Running kpt alpha rpkg get shows the following:
test-deployments-35184c578c5fe882c035d0d2629c17304d0383a4 ghost-clone main false Published test-deployments
test-deployments-34c616cc79198dacfefd9f03cdb779e3ed093c96 ghost-clone v1 true Published test-deployments
test-deployments-546fc2fe90977802c96302c824671ee2f6b80fd3 ghost-clone/ghost-app main false Published test-deployments
test-deployments-55767db3b8b1fb0ca41735cf2cee29a98979f0d1 ghost-clone/mariadb main false Published test-deployments
Waited for it to sync to the cluster, and I see the resources in my cluster.
In order to delete the ghost package, I have to both delete the v1 package revision and also delete the main package revision:
$ kpt alpha rpkg del test-deployments-34c616cc79198dacfefd9f03cdb779e3ed093c96 -ndefault
test-deployments-34c616cc79198dacfefd9f03cdb779e3ed093c96 deleted
$ kpt alpha rpkg del test-deployments-35184c578c5fe882c035d0d2629c17304d0383a4 -ndefault
test-deployments-35184c578c5fe882c035d0d2629c17304d0383a4 deleted
The ghost package appears to be completely removed from the git repository - it's no longer in the main branch and all tags associated with that revision were deleted. Running kpt alpha rpkg get no longer shows the ghost package or its two subpackages. The only remnants of the ghost package are in the commit history.
Went back to my cluster, waited a few minutes to let Config Sync sync, which it did.
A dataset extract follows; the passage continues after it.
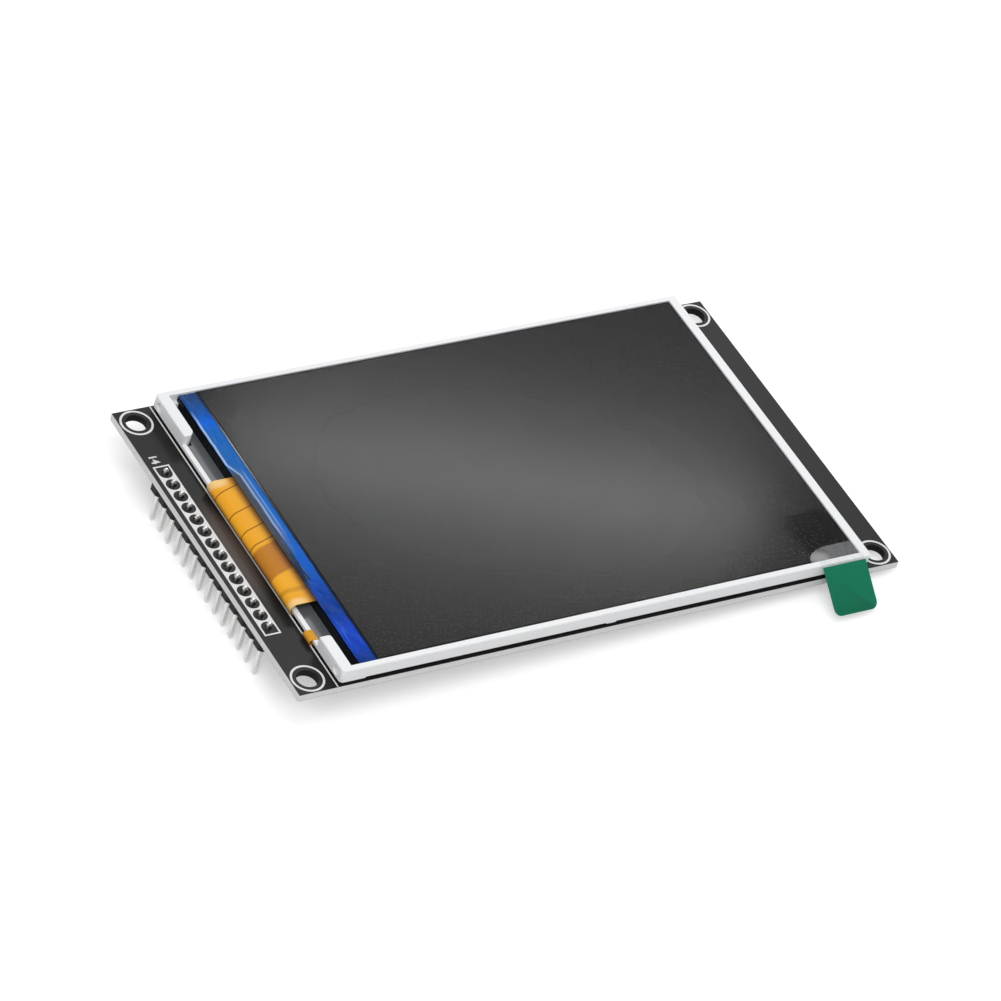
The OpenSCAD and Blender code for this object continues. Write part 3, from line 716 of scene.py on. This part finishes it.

All the resources from the package were deleted.
I also experimented with seeing what happens if I leave the v1 ghost package in tact, but delete the main ghost package.
test-deployments-35184c578c5fe882c035d0d2629c17304d0383a4 ghost-clone main false Published test-deployments
test-deployments-34c616cc79198dacfefd9f03cdb779e3ed093c96 ghost-clone v1 true Published test-deployments
test-deployments-546fc2fe90977802c96302c824671ee2f6b80fd3 ghost-clone/ghost-app main false Published test-deployments
test-deployments-55767db3b8b1fb0ca41735cf2cee29a98979f0d1 ghost-clone/mariadb main false Published test-deployments
$ kpt alpha rpkg del test-deployments-35184c578c5fe882c035d0d2629c17304d0383a4 -ndefault
test-deployments-35184c578c5fe882c035d0d2629c17304d0383a4 deleted
This removed the package from the "main" branch but left the v1 package revision in tact (the ghost/v1 tag was still in the repo, and running kpt alpha rpkg get still showed the v1 revision but not the main). This also caused the resources to be deleted from the cluster, which is sort of a "soft" delete.
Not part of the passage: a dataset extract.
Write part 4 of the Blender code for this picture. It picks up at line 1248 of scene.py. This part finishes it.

I didn't really run into any issues with deletion... I can see it being annoying to have to delete package revisions individually if you want to completely remove the package from the repo, but I don't know that this needs to be handled by a "package" resource. It should be pretty easy to implement removing the package from "main" in the CI/UI for a soft delete, and removing all package revisions for a hard delete. The only question mark with that seems to be how do we want to handle making package deletion go through a review/approval process if we implement deletion on the client-side.
@mortent I recall you mentioned having some problems with package deletion, what did you run into?
It's a significant UX problem to list all the revisions in one flat view, so the UI finds the latest revisions and lists those, then finds the related revisions and displays them in package-specific lists.
To delete, the client also has to search for all related revisions of a package, which could be thousands, and individually delete them.
I haven't tried to delete the "main" revision (is that always the branch used?) without deleting the version-specific revisions, but I wouldn't want it to leave a lot of dangling tags. What I do when practicing and running demos is create stuff, delete it, and create it again with the same names. Right now, I clean up completely via git scripts or the github UI.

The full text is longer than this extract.